(Supplied material):
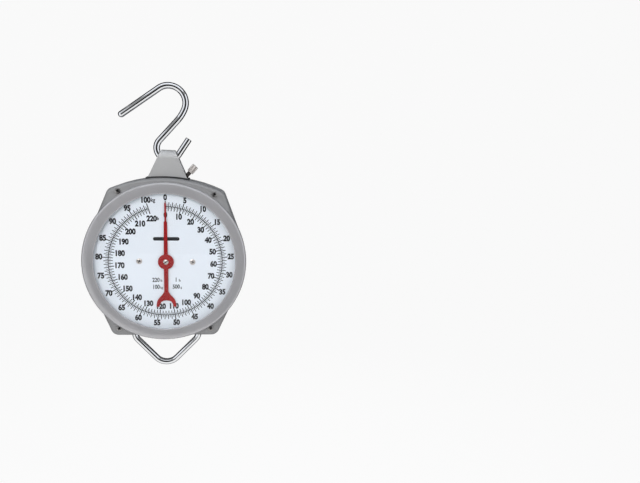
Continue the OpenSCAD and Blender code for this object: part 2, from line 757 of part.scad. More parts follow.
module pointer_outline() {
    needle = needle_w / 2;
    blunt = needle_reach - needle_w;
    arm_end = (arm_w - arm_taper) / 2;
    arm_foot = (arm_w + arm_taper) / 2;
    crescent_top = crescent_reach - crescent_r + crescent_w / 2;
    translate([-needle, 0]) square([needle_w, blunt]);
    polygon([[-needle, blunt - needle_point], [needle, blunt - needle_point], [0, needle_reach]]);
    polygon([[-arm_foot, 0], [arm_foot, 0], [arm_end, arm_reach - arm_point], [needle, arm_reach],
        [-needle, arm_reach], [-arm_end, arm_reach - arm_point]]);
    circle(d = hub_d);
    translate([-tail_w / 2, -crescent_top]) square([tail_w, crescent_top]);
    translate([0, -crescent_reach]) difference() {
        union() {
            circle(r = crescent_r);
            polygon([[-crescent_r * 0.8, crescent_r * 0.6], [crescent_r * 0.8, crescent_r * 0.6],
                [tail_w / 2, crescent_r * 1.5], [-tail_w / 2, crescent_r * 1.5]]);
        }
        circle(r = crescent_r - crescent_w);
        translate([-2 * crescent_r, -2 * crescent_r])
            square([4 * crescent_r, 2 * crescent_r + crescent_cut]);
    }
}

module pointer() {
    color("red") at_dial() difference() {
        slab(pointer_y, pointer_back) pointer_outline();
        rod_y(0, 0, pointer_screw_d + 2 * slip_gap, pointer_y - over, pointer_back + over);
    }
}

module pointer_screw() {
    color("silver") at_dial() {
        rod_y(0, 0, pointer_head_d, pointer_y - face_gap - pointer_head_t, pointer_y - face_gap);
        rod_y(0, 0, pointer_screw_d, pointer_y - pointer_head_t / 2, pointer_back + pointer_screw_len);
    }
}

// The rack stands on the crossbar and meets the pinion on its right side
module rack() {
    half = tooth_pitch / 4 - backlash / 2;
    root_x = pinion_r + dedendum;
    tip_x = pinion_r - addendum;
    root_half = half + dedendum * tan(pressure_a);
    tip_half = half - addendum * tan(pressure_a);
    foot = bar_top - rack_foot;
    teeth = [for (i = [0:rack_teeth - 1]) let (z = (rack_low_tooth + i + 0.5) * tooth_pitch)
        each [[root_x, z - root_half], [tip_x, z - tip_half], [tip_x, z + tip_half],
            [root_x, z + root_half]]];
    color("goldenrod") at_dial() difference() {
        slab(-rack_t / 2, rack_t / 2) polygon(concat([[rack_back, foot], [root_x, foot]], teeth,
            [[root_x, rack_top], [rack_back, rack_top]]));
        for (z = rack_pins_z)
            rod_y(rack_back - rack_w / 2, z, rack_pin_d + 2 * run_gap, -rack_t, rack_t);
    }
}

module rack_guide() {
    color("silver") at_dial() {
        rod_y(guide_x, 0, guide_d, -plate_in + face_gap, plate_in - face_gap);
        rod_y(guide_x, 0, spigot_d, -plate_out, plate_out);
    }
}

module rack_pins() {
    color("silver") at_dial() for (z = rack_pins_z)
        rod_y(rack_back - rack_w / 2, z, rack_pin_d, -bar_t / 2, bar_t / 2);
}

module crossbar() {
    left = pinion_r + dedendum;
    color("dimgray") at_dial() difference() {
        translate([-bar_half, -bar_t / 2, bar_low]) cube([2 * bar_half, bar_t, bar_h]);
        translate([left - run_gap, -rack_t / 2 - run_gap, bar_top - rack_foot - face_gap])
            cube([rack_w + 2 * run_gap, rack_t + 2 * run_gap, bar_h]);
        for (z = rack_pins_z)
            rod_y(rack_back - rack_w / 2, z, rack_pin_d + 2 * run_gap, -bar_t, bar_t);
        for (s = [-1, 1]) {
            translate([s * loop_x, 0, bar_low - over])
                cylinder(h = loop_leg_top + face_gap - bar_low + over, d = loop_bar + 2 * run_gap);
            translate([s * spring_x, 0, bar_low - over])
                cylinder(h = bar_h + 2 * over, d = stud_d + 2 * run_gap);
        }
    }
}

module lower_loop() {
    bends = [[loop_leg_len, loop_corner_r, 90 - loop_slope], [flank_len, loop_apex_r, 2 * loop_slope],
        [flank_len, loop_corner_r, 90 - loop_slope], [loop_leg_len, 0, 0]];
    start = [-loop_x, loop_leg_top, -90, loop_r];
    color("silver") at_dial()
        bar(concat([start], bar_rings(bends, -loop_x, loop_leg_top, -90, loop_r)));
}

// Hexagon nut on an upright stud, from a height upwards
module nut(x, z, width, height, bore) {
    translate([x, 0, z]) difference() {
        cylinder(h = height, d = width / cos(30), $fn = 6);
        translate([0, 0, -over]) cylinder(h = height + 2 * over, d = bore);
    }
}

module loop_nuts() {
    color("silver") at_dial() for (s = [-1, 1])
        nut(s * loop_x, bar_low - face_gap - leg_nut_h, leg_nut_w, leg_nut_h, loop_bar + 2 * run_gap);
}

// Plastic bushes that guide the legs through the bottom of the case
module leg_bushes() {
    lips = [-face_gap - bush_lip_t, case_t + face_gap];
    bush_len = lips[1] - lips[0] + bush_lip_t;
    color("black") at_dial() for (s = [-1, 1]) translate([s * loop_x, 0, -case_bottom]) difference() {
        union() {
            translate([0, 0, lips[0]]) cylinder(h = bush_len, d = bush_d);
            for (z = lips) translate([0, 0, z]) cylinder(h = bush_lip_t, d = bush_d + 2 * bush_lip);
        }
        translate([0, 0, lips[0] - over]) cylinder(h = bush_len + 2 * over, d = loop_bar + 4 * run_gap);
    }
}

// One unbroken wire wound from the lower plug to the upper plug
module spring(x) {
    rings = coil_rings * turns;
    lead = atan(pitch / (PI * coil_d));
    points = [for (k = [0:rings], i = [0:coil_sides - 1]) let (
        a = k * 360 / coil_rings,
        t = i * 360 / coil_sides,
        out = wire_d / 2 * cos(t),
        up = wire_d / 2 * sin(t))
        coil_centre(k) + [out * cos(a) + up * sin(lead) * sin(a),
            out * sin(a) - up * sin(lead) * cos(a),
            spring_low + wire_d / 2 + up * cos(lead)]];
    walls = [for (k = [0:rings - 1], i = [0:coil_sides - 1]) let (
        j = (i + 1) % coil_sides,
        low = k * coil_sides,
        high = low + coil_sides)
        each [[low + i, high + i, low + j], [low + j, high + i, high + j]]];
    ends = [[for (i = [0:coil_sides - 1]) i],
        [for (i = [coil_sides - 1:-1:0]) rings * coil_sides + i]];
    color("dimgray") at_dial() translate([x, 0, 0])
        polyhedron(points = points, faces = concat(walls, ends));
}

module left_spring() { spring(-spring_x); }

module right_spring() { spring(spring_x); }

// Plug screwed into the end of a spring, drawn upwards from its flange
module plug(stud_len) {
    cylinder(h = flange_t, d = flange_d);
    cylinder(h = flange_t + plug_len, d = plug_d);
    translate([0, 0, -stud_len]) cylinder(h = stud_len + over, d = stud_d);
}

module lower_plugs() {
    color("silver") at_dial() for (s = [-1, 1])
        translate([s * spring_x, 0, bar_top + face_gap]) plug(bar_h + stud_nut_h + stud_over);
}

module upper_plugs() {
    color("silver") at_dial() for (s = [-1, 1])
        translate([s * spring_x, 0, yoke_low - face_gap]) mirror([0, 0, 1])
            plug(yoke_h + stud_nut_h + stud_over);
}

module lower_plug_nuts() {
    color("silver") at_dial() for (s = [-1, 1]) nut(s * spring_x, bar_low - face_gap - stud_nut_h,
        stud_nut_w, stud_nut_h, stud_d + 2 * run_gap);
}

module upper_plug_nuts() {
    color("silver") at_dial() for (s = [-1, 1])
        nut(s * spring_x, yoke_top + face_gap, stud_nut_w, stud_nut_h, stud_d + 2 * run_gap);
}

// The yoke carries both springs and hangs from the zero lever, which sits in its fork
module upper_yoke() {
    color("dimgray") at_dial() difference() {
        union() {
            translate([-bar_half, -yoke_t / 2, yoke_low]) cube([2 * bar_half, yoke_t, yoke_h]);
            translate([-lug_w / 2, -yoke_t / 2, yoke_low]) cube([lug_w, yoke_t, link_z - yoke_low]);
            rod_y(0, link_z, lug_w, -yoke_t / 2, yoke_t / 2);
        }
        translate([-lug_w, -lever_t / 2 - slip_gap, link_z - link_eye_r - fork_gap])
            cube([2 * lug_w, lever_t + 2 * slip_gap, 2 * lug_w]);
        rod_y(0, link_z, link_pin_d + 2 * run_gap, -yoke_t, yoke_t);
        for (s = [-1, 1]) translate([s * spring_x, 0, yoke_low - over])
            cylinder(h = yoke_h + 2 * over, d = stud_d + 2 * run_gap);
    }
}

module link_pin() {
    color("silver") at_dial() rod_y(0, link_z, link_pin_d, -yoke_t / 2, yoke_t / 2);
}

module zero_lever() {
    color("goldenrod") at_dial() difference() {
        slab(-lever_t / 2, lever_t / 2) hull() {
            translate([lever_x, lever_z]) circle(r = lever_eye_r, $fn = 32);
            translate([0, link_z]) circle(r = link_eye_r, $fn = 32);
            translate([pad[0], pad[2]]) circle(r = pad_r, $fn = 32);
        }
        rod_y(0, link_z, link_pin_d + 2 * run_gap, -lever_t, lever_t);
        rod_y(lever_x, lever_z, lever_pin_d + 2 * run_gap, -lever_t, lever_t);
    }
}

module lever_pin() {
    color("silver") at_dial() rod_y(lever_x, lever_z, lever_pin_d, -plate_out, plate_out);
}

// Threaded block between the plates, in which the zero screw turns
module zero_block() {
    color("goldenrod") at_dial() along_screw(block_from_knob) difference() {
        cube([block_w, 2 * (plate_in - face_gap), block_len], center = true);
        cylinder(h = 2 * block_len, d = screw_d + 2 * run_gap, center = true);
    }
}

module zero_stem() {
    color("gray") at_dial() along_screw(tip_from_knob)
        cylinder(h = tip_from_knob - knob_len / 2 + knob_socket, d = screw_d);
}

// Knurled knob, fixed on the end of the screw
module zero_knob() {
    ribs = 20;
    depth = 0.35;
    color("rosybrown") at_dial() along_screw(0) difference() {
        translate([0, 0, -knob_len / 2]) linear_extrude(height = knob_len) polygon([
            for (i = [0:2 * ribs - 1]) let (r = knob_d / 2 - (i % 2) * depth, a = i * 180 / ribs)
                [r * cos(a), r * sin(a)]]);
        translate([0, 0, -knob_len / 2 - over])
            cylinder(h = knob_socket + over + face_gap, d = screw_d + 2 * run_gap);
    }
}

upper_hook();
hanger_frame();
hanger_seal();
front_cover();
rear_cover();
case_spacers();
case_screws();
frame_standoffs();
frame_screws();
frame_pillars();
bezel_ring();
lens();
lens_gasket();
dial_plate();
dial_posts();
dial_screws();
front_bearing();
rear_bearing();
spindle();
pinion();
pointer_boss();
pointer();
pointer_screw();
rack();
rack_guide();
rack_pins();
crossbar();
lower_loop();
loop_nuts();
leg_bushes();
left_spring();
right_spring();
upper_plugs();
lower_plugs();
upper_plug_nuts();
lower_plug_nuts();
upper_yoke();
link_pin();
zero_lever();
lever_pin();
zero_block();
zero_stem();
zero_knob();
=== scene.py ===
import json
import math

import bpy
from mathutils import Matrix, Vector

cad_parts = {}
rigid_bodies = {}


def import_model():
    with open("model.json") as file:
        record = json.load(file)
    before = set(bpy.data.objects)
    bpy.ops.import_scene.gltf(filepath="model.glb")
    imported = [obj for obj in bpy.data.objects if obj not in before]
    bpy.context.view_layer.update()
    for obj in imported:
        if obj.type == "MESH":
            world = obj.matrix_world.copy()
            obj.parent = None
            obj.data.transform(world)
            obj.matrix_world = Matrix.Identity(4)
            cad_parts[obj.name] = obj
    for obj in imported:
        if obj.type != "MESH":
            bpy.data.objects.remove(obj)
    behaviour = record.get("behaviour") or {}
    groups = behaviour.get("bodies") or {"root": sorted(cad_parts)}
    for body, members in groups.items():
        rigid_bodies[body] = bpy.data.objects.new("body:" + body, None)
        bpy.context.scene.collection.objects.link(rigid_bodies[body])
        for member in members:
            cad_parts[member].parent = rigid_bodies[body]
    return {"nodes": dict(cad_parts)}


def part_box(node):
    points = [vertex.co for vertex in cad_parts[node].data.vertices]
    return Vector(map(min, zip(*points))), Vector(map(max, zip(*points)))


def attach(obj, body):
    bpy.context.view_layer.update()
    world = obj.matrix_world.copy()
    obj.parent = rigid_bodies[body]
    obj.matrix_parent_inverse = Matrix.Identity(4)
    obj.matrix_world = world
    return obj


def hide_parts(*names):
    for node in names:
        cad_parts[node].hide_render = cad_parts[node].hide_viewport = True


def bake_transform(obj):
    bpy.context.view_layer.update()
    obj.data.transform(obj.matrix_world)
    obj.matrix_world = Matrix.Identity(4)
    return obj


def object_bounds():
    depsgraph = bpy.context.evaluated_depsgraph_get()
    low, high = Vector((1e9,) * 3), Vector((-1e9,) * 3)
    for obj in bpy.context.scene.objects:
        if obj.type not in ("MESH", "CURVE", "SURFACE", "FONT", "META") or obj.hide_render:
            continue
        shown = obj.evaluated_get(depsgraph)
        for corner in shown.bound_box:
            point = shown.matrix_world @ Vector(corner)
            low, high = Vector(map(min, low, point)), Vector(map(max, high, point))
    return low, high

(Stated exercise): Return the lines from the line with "upper_hook();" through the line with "bpy.data.objects.remove(obj)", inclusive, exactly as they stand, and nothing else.

(Written solution):
upper_hook();
hanger_frame();
hanger_seal();
front_cover();
rear_cover();
case_spacers();
case_screws();
frame_standoffs();
frame_screws();
frame_pillars();
bezel_ring();
lens();
lens_gasket();
dial_plate();
dial_posts();
dial_screws();
front_bearing();
rear_bearing();
spindle();
pinion();
pointer_boss();
pointer();
pointer_screw();
rack();
rack_guide();
rack_pins();
crossbar();
lower_loop();
loop_nuts();
leg_bushes();
left_spring();
right_spring();
upper_plugs();
lower_plugs();
upper_plug_nuts();
lower_plug_nuts();
upper_yoke();
link_pin();
zero_lever();
lever_pin();
zero_block();
zero_stem();
zero_knob();
=== scene.py ===
import json
import math

import bpy
from mathutils import Matrix, Vector

cad_parts = {}
rigid_bodies = {}


def import_model():
    with open("model.json") as file:
        record = json.load(file)
    before = set(bpy.data.objects)
    bpy.ops.import_scene.gltf(filepath="model.glb")
    imported = [obj for obj in bpy.data.objects if obj not in before]
    bpy.context.view_layer.update()
    for obj in imported:
        if obj.type == "MESH":
            world = obj.matrix_world.copy()
            obj.parent = None
            obj.data.transform(world)
            obj.matrix_world = Matrix.Identity(4)
            cad_parts[obj.name] = obj
    for obj in imported:
        if obj.type != "MESH":
            bpy.data.objects.remove(obj)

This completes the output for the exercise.